**Given information**
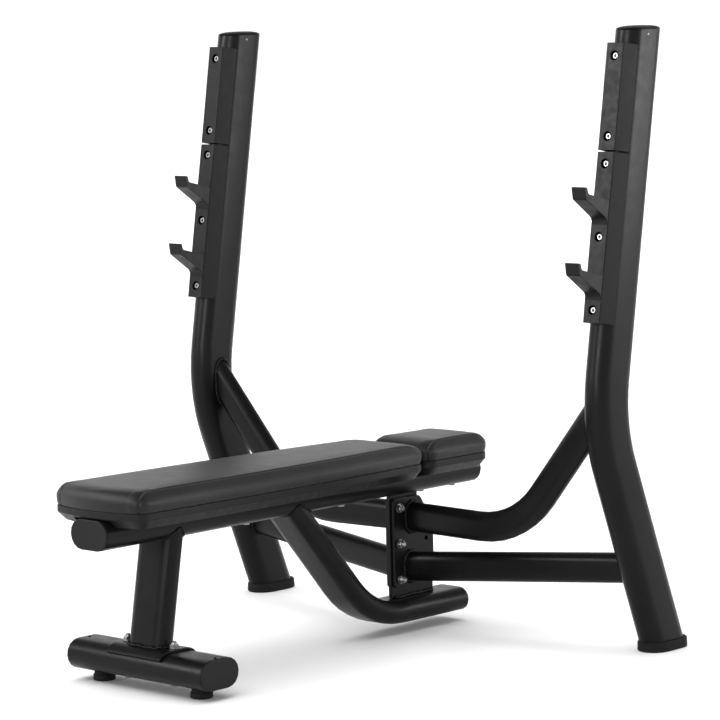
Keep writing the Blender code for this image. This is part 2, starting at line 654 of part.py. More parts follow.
def make_pad(pad, vinyl, wood, plastic, zinc):
    """Foam block, plywood board, plastic shell round the board, and the bolts through the rail."""
    make_foam(pad, vinyl)
    board_low, board_high = RAIL_Z + MAIN_SHORT / 2 + GAP, PAD_SEAM_Z - GAP
    inside = SHELL_WALL + GAP
    board = pad_loft(f"{pad.label}_pad_board", pad,
                     [(board_low, inside, None, False), (board_high, inside, None, True)], wood)
    drill(board, [Vector((0, y, board_low - 0.02)) for y in pad.bolts], Z_AXIS, 0.0265, M8 + 2 * GAP)
    low = PAD_SEAM_Z - SHELL_DEEP
    shell = pad_loft(f"{pad.label}_pad_shell", pad, [
        (low, SHELL_CHAMFER, None, True), (PAD_SEAM_Z - SHELL_BAND, 0.0, None, True),
        (board_high, 0.0, None, True), (board_high, SHELL_WALL, None, True),
        (board_low - 2 * GAP, SHELL_WALL, None, False), (low + SHELL_WALL, SHELL_WALL + 0.013, None, True)],
        plastic)
    boolean(shell, rail_slot(pad.label, board_low), "DIFFERENCE")
    for number, y in enumerate(pad.bolts, 1):
        hex_bolt(f"{pad.label}_pad_bolt_{number}", Vector((0, y, RAIL_Z - MAIN_SHORT / 2)), Z_AXIS,
                 PAD_BOLT_LENGTH, zinc, shank=M8, hex_half=0.0065, washer=0.0080)


def rail_slot(label, top):
    """Cutter for the slot along a shell's underside that the rail lies in."""
    half = MAIN_LONG / 2 + 0.001
    low = PAD_SEAM_Z - SHELL_DEEP - 0.02
    corners = [(-half, low), (half, low), (half, top), (-half, top)]
    return plate(f"rail_slot_{label}", corners, lambda a, b, end: Vector((a, end * 0.2 + (end - 1) * 1.2, b)), None)


def main():
    clear_scene()
    steel = principled("black_powder_coat", (0.030, 0.030, 0.032), 0.42, 0.0)
    plastic = principled("black_moulded_plastic", (0.028, 0.028, 0.030), 0.48)
    rubber = principled("black_rubber", (0.018, 0.018, 0.018), 0.75)
    vinyl = principled("black_vinyl", (0.035, 0.035, 0.038), 0.50)
    wood = principled("plywood", (0.45, 0.32, 0.18), 0.70)
    zinc = principled("zinc_plated_steel", (0.75, 0.75, 0.74), 0.28, 1.0)
    for side, label in ((-1, "left"), (1, "right")):
        make_upright(side, label, steel, plastic, rubber)
        make_guard(side, label, plastic, zinc)
        make_catch(side, label, plastic, zinc)
        make_beams(side, label, steel)
        make_leveller(label, side, rubber)
    make_bracket(steel)
    make_frame_bolts(zinc)
    make_rail(steel, plastic)
    make_lower_tube(steel, plastic)
    make_front_leg(steel)
    make_saddle_plate(steel)
    make_front_foot(steel, plastic)
    make_saddle_bolts(zinc)
    for pad in (MAIN_PAD, HEAD_PAD):
        make_pad(pad, vinyl, wood, plastic, zinc)


main()
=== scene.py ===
"""Looks of the olympic bench press: finishes, vinyl pads, welds, small screws, light and camera."""
import math

import bpy
import numpy as np
from mathutils import Matrix, Vector
from mathutils.kdtree import KDTree


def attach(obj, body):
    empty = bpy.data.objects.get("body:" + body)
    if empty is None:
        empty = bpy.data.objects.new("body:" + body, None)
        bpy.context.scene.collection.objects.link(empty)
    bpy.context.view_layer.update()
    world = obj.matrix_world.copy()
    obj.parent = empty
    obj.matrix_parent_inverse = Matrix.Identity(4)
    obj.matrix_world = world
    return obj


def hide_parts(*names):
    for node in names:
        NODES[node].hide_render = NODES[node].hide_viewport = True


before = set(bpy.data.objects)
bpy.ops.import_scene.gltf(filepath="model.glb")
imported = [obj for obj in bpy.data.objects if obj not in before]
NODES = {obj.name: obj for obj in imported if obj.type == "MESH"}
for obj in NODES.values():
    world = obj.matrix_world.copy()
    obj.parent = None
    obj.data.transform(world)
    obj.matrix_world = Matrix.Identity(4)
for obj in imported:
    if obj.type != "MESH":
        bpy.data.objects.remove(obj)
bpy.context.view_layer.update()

ORIGIN_Y = -0.4976       # row frame's origin, measured from the middle of the boots, as in the CAD source


# ---------------------------------------------------------------- helpers for points and faces
def lengths_along(line):
    """Length along a polyline at each of its points."""
    return np.concatenate([[0.0], np.cumsum(np.linalg.norm(np.diff(line, axis=0), axis=1))])


def ring_faces(levels, steps, closed=False):
    """Quads between rings of points that follow one another; closed joins the last ring to the first."""
    faces = []
    for level in range(levels if closed else levels - 1):
        after = (level + 1) % levels
        for step in range(steps):
            beside = (step + 1) % steps
            faces.append((level * steps + step, level * steps + beside,
                          after * steps + beside, after * steps + step))
    return faces


def end_faces(levels, steps):
    """The two faces that close a row of rings."""
    return [tuple(range(steps))[::-1], tuple((levels - 1) * steps + step for step in range(steps))]


# ---------------------------------------------------------------- camera
def make_camera():
    right = Vector((0.7271931, 0.6859557, -0.0255917))
    down = Vector((0.0662472, -0.1072403, -0.9920236))
    ahead = Vector((-0.6832287, 0.7196974, -0.1234271))
    data = bpy.data.cameras.new("camera")
    data.sensor_width = 36.0
    data.lens = 160.244
    data.shift_x = 0.00439
    data.shift_y = 0.04814
    data.clip_end = 100.0
    camera = bpy.data.objects.new("camera", data)
    bpy.context.scene.collection.objects.link(camera)
    axes = Matrix((right, -down, -ahead)).transposed().to_4x4()
    camera.matrix_world = Matrix.Translation((4.6014, -4.6439, 1.3524)) @ axes
    bpy.context.scene.camera = camera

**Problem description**
Take the line containing "make_beams(side, label, steel)" and the line containing "in imported if". Write out both and all lines between, exactly, and nothing more.

**Answer to the exercise**
        make_beams(side, label, steel)
        make_leveller(label, side, rubber)
    make_bracket(steel)
    make_frame_bolts(zinc)
    make_rail(steel, plastic)
    make_lower_tube(steel, plastic)
    make_front_leg(steel)
    make_saddle_plate(steel)
    make_front_foot(steel, plastic)
    make_saddle_bolts(zinc)
    for pad in (MAIN_PAD, HEAD_PAD):
        make_pad(pad, vinyl, wood, plastic, zinc)


main()
=== scene.py ===
"""Looks of the olympic bench press: finishes, vinyl pads, welds, small screws, light and camera."""
import math

import bpy
import numpy as np
from mathutils import Matrix, Vector
from mathutils.kdtree import KDTree


def attach(obj, body):
    empty = bpy.data.objects.get("body:" + body)
    if empty is None:
        empty = bpy.data.objects.new("body:" + body, None)
        bpy.context.scene.collection.objects.link(empty)
    bpy.context.view_layer.update()
    world = obj.matrix_world.copy()
    obj.parent = empty
    obj.matrix_parent_inverse = Matrix.Identity(4)
    obj.matrix_world = world
    return obj


def hide_parts(*names):
    for node in names:
        NODES[node].hide_render = NODES[node].hide_viewport = True


before = set(bpy.data.objects)
bpy.ops.import_scene.gltf(filepath="model.glb")
imported = [obj for obj in bpy.data.objects if obj not in before]
NODES = {obj.name: obj for obj in imported if obj.type == "MESH"}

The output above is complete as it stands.